Suka atau tidak suka, tuhan kita adalah para pemilik modal.

Satu-satunya hal yang membuat saya tidak nyaman adalah “Noktah”. Diluar kalimat “pelarian telah berakhir” yang secara lirik mungkin bercerita tentang kematian. Saya belum berhasil menemukan alasan tepat mengenai keberadaan lagu ini di BJS. Apakah Melbi sedang berupaya membuat saya bingung? Atau lagu ini dibuat untuk keperluan promosi, mengingat liriknya yang nyaris tidak ada hubungannnya dengan Joni dan Susi. Saya tidak mengkritik musiknya karena sebenarnya lagu ini cukup berhasil memadukan gamelan dengan sound-sound alternative rock, melainkan saya hanya mempertanyakan urgensi terkait keberadaan lagu ini pada album BJS. (Diluar tempelan outro “Namaku Joni…Namaku Susi” yang sebenarnya sudah cukup dinarasikan di “Menara”).
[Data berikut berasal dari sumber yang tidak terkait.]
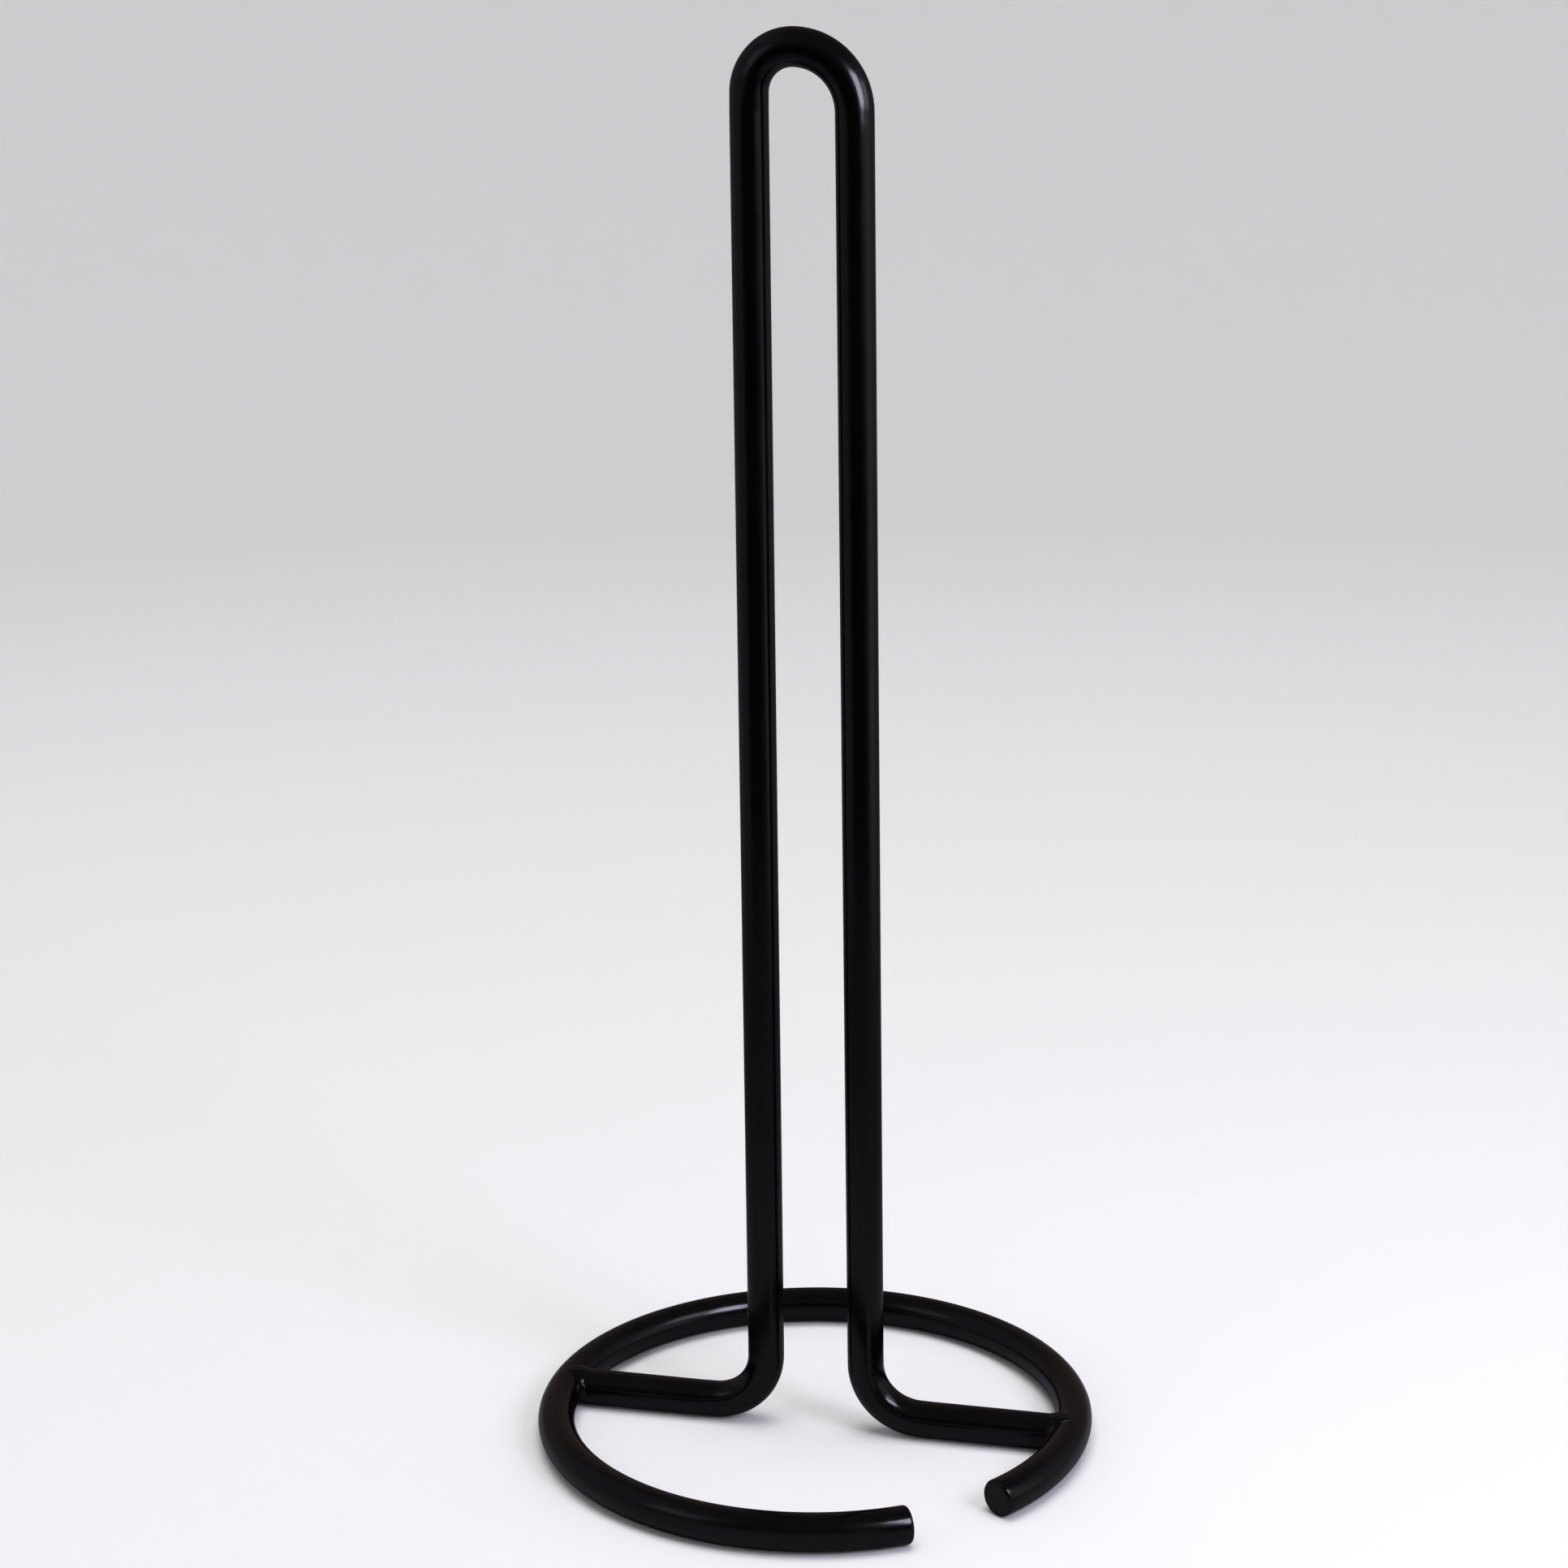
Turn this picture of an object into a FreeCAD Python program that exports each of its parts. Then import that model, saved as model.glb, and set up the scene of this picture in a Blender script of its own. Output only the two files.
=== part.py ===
# Paper towel holder: a freestanding post of two bent round steel bars, welded and powder coated.
#
# One bar is rolled into an open ring, which is the base. The other is bent into a tall hairpin:
# its two legs lie across the ring, turn up side by side through an elbow each, and join over the
# top in a tight crown. A fillet of weld fixes each leg's end to the inside of the ring.
#
# Millimetres. The origin is the ring's centre on the surface that the holder stands on, +Z is up,
# +X runs along the legs to the right, and the ring's mouth is at the front right (-Y, +X).

import FreeCAD
import Part
import math
import os

# ---- driving dimensions ---------------------------------------------------------------------

bar_diameter = 8.0            # both bars, over the powder coat
end_edge_radius = 0.8         # rounding of the ring's two cut ends

ring_outer_diameter = 123.0
mouth_direction = -46.4       # degrees from +X to the middle of the ring's mouth
mouth_width = 21.5            # clear distance between the ring's cut ends, on the bar's axis

overall_height = 303.0
foot_spacing = 22.7           # between the uprights' axes where they leave the legs
foot_centre = 0.35            # middle of the feet, along X
elbow_radius = 12.0           # on the bar's axis
crown_spacing = 21.8          # between the uprights' axes at the top
crown_centre = -0.75          # middle of the crown, along X: the hairpin leans a little to the left
crown_left_radius = 8.9       # on the bar's axis; the right bend takes up the rest of the spacing

weld_bite = 1.0               # how far a leg's square end is upset into the ring's side
weld_rise = 0.7               # crown of the weld above the bar
weld_length = 7.6             # from the weld's toe on the leg to its toe on the ring
weld_overlap = 0.6            # how far the weld's profile passes the ring's axis
weld_sink = 0.15              # how far under the ring's top the weld's profile ends
weld_floor_gap = 0.5          # the weld stops this far above the surface that the holder stands on

# ---- sizes that follow ----------------------------------------------------------------------

bar_radius = bar_diameter / 2
ring_radius = (ring_outer_diameter - bar_diameter) / 2
leg_end = ring_radius - bar_radius + weld_bite

Z_AXIS = FreeCAD.Vector(0, 0, 1)
X_AXIS = FreeCAD.Vector(1, 0, 0)


def rounded_path(corners, radii):
    """A wire through corners, with an arc of the given radius in place of each inner corner."""
    edges = []
    start = corners[0]
    for before, corner, after, radius in zip(corners, corners[1:], corners[2:], radii):
        towards = (corner - before).normalize()
        away = (after - corner).normalize()
        turn = towards.getAngle(away)
        setback = radius * math.tan(turn / 2)
        arc_start = corner - towards * setback
        arc_end = corner + away * setback
        inward = (away - towards).normalize()
        middle = corner + inward * (radius / math.cos(turn / 2) - radius)
        if (arc_start - start).Length > 1e-6:
            edges.append(Part.makeLine(start, arc_start))
        edges.append(Part.Arc(arc_start, middle, arc_end).toShape())
        start = arc_end
    edges.append(Part.makeLine(start, corners[-1]))
    return Part.Wire(edges)


def bent_bar(corners, radii):
    """A round bar that follows a rounded path."""
    path = rounded_path(corners, radii)
    section = Part.makeCircle(bar_radius, corners[0], corners[1] - corners[0])
    return path.makePipeShell([Part.Wire(section)], True, False)


def closed_ring():
    """The ring before its mouth is cut: what the legs and the welds are fitted to."""
    return Part.makeTorus(ring_radius, bar_radius, FreeCAD.Vector(0, 0, bar_radius), Z_AXIS)


# ---- base ring: one bar rolled to a circle, with square-cut ends and their edges rounded ------

def base_ring():
    half_mouth = math.degrees(math.asin(mouth_width / 2 / ring_radius))
    ring = Part.makeTorus(
        ring_radius,
        bar_radius,
        FreeCAD.Vector(0, 0, bar_radius),
        Z_AXIS,
        -180,
        180,
        360 - 2 * half_mouth,
    )
    ring.rotate(FreeCAD.Vector(0, 0, 0), Z_AXIS, mouth_direction + half_mouth)
    end_faces = [face for face in ring.Faces if isinstance(face.Surface, Part.Plane)]
    end_edges = [edge for face in end_faces for edge in face.Edges]
    return ring.makeFillet(end_edge_radius, end_edges)


# ---- hairpin: one bar with four bends, from the left leg over the crown to the right leg ------

def crown_right_radius(turn_left, turn_right):
    """The right bend's radius that brings the two bends together with no flat between them."""
    left_setback = crown_left_radius * math.tan(turn_left / 2)
    return (crown_spacing - left_setback) / math.tan(turn_right / 2)


def hairpin():
    axis_height = bar_radius
    crown_height = overall_height - bar_radius
    left_foot = FreeCAD.Vector(foot_centre - foot_spacing / 2, 0, axis_height)
    right_foot = FreeCAD.Vector(foot_centre + foot_spacing / 2, 0, axis_height)
    left_top = FreeCAD.Vector(crown_centre - crown_spacing / 2, 0, crown_height)
    right_top = FreeCAD.Vector(crown_centre + crown_spacing / 2, 0, crown_height)
    left_end = FreeCAD.Vector(-leg_end, 0, axis_height)
    right_end = FreeCAD.Vector(leg_end, 0, axis_height)

    turn_left = (left_top - left_foot).getAngle(X_AXIS)
    turn_right = (right_foot - right_top).getAngle(X_AXIS)
    radii = [
        elbow_radius,
        crown_left_radius,
        crown_right_radius(turn_left, turn_right),
        elbow_radius,
    ]
    bar = bent_bar([left_end, left_foot, left_top, right_top, right_foot, right_end], radii)
    return bar.cut(closed_ring())


# ---- welds: a fillet round the end of each leg, left off underneath so the base sits flat -----

def weld(side):
    """The fillet at the left (-1) or the right (1) leg, turned about the leg's axis."""
    toe = ring_radius + weld_overlap - weld_length
    root = FreeCAD.Vector(side * toe, 0, bar_radius)
    leg_toe = FreeCAD.Vector(side * toe, 0, bar_diameter)
    crest = FreeCAD.Vector(side * (toe + weld_length / 2), 0, bar_diameter + weld_rise)
    ring_toe = FreeCAD.Vector(side * (toe + weld_length), 0, bar_diameter - weld_sink)
    ring_root = FreeCAD.Vector(side * (toe + weld_length), 0, bar_radius)
    outline = Part.Wire(
        [
            Part.makeLine(root, leg_toe),
            Part.Arc(leg_toe, crest, ring_toe).toShape(),
            Part.makeLine(ring_toe, ring_root),
            Part.makeLine(ring_root, root),
        ]
    )
    barrel = Part.Face(outline).revolve(root, X_AXIS, 360)

    leg = Part.makeCylinder(bar_radius, leg_end, FreeCAD.Vector(0, 0, bar_radius), X_AXIS * side)
    reach = bar_diameter + 2 * weld_rise
    under = Part.makeBox(2 * weld_length, 2 * reach, reach)
    under.translate(
        FreeCAD.Vector(side * ring_radius - weld_length, -reach, weld_floor_gap - reach)
    )
    return barrel.cut([leg, closed_ring(), under])


# ---- the parts ------------------------------------------------------------------------------

parts = {
    "base_ring": base_ring(),
    "hairpin_post": hairpin(),
    "left_weld": weld(-1),
    "right_weld": weld(1),
}

os.makedirs("parts", exist_ok=True)
for name, shape in parts.items():
    solids = shape.Solids
    if len(solids) == 1:
        shape = solids[0]
    shape.exportStep(os.path.join("parts", name + ".step"))
    box = shape.optimalBoundingBox(True, False)
    state = "valid" if shape.isValid() else "NOT VALID"
    print(name, len(solids), "solid", state, "%.1f mm3" % shape.Volume)
    print("    X %.2f to %.2f" % (box.XMin, box.XMax))
    print("    Y %.2f to %.2f" % (box.YMin, box.YMax))
    print("    Z %.2f to %.2f" % (box.ZMin, box.ZMax))
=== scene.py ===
# Paper towel holder in black powder coated steel bar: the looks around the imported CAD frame.
# Metres, in the frame of the CAD part: origin at the ring's centre on the table, +Z up,
# +X along the legs to the right, and the ring's mouth at the front right.

import math

import bmesh
import bpy
from mathutils import Matrix, Vector, noise


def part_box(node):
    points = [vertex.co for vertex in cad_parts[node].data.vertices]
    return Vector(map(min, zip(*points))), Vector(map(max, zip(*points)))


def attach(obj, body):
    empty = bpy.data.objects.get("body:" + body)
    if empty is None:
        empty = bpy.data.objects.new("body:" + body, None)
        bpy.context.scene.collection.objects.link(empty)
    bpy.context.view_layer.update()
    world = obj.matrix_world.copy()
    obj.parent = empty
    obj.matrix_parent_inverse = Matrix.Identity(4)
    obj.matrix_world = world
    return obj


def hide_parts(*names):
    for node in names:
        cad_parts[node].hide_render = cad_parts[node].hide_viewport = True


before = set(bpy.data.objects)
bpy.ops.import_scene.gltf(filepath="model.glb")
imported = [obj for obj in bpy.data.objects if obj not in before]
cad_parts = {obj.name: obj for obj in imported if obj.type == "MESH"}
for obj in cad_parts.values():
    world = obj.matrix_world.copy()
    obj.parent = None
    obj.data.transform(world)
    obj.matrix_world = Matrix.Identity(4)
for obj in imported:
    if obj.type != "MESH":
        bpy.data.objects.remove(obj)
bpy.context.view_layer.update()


# ---- viewpoint -------------------------------------------------------------------------------
# A short telephoto view from about the crown's height, looking down at the base.
# The legs run away from the viewer to the left, so the holder is seen turned by the heading.

camera_heading = math.radians(13.93)
camera_pitch = math.radians(13.65)
camera_roll = math.radians(-0.55)
camera_place = (0.1422, -0.5963, 0.2963)

camera_data = bpy.data.cameras.new("camera")
camera_data.sensor_width = 36.0
camera_data.lens = 68.4
camera_data.clip_start = 0.01
camera_data.clip_end = 50.0
camera = bpy.data.objects.new("camera", camera_data)
camera.matrix_world = (
    Matrix.Translation(camera_place)
    @ Matrix.Rotation(camera_heading, 4, "Z")
    @ Matrix.Rotation(math.pi / 2 - camera_pitch, 4, "X")
    @ Matrix.Rotation(camera_roll, 4, "Z")
)
bpy.context.scene.collection.objects.link(camera)
bpy.context.scene.camera = camera


# ---- base ring -------------------------------------------------------------------------------
# One length of 8 mm mild steel bar rolled into an open ring, both ends cut square and their
# edges knocked off. The hairpin's legs end in its inner side and are welded there.

MM = 0.001


def linear(hex_colour):
    """An sRGB hex colour as linear RGBA."""
    channels = [int(hex_colour[i : i + 2], 16) / 255 for i in (1, 3, 5)]
    return [c / 12.92 if c <= 0.04045 else ((c + 0.055) / 1.055) ** 2.4 for c in channels] + [1.0]


def add(material, kind, settings=None, **links):
    """Adds a node; settings fill its properties or sockets, and links feed its sockets.

    A socket goes by its name or its number. Those of a colour mix are 6 and 7.
    """
    tree = material.node_tree
    node = tree.nodes.new(kind)
    for key, value in (settings or {}).items():
        if isinstance(key, int) or key in node.inputs:
            node.inputs[key].default_value = value
        else:
            setattr(node, key, value)
    for key, source in links.items():
        tree.links.new(source, node.inputs[key.replace("_", " ")])
    return node


# Polyester powder, sprayed dry on the bare steel and baked: a black semi-gloss skin of 0.1 mm.
# It flows out as it bakes, which leaves faint orange peel, and the odd speck of dust under it
# stands up as a nib. The eye sees soft, slightly broken highlights on a near-black body.
def powder_coat(name, peel_height, nib_height):
    """The coat with orange peel and nibs of the given heights, in metres."""
    peel_width = 1.6 * MM
    nib_spacing = 4.0 * MM
    nib_radius = 0.16 * MM
    patch_width = 14.0 * MM

    material = bpy.data.materials.new(name)
    material.use_nodes = True
    tree = material.node_tree
    tree.nodes.clear()
    place = add(material, "ShaderNodeTexCoord").outputs["Object"]

    patches = add(
        material,
        "ShaderNodeTexNoise",
        {"Scale": 1 / patch_width, "Detail": 3.0, "Roughness": 0.55},
        Vector=place,
    )
    colour = add(material, "ShaderNodeValToRGB", Fac=patches.outputs["Fac"])
    colour.color_ramp.elements[0].position = 0.35
    colour.color_ramp.elements[0].color = linear("#010101")
    colour.color_ramp.elements[1].position = 0.70
    colour.color_ramp.elements[1].color = linear("#030303")

    roughness = add(
        material,
        "ShaderNodeMapRange",
        {"From Min": 0.3, "From Max": 0.7, "To Min": 0.14, "To Max": 0.20},
        Value=patches.outputs["Fac"],
    )

    peel = add(
        material,
        "ShaderNodeTexNoise",
        {"Scale": 1 / peel_width, "Detail": 2.0, "Roughness": 0.45},
        Vector=place,
    )
    nib_cells = add(
        material,
        "ShaderNodeTexVoronoi",
        {"Scale": 1 / nib_spacing, "Randomness": 1.0},
        Vector=place,
    )
    nibs = add(
        material,
        "ShaderNodeMapRange",
        {
            "interpolation_type": "SMOOTHSTEP",
            "From Min": 0.0,
            "From Max": nib_radius / nib_spacing,
            "To Min": 1.0,
            "To Max": 0.0,
        },
        Value=nib_cells.outputs["Distance"],
    )
    peel_bump = add(
        material,
        "ShaderNodeBump",
        {"Strength": 1.0, "Distance": peel_height},
        Height=peel.outputs["Fac"],
    )
    nib_bump = add(
        material,
        "ShaderNodeBump",
        {"Strength": 1.0, "Distance": nib_height},
        Height=nibs.outputs["Result"],
        Normal=peel_bump.outputs["Normal"],
    )
    coat = add(
        material,
        "ShaderNodeBsdfPrincipled",
        {"IOR": 1.5, "Metallic": 0.0},
        Base_Color=colour.outputs["Color"],
        Roughness=roughness.outputs["Result"],
        Normal=nib_bump.outputs["Normal"],
    )
    add(material, "ShaderNodeOutputMaterial", Surface=coat.outputs["BSDF"])
    return material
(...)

All in all, Apalagi yang bisa saya harapkan dari album sehebat ini selain afirmasi yang saya kemukakan pada alinea diatas? Mungkin ketika pertanyaan “Kapan kamu berkeluarga” muncul entah dari siapapun, daripada saya jawab “may….may be yes may be not”, saya akan segera lempar album ini tepat ke wajah mereka sambil berkata “Dengerin ini dulu deh Jon, baru nyuruh-nyuruh gue kawin”.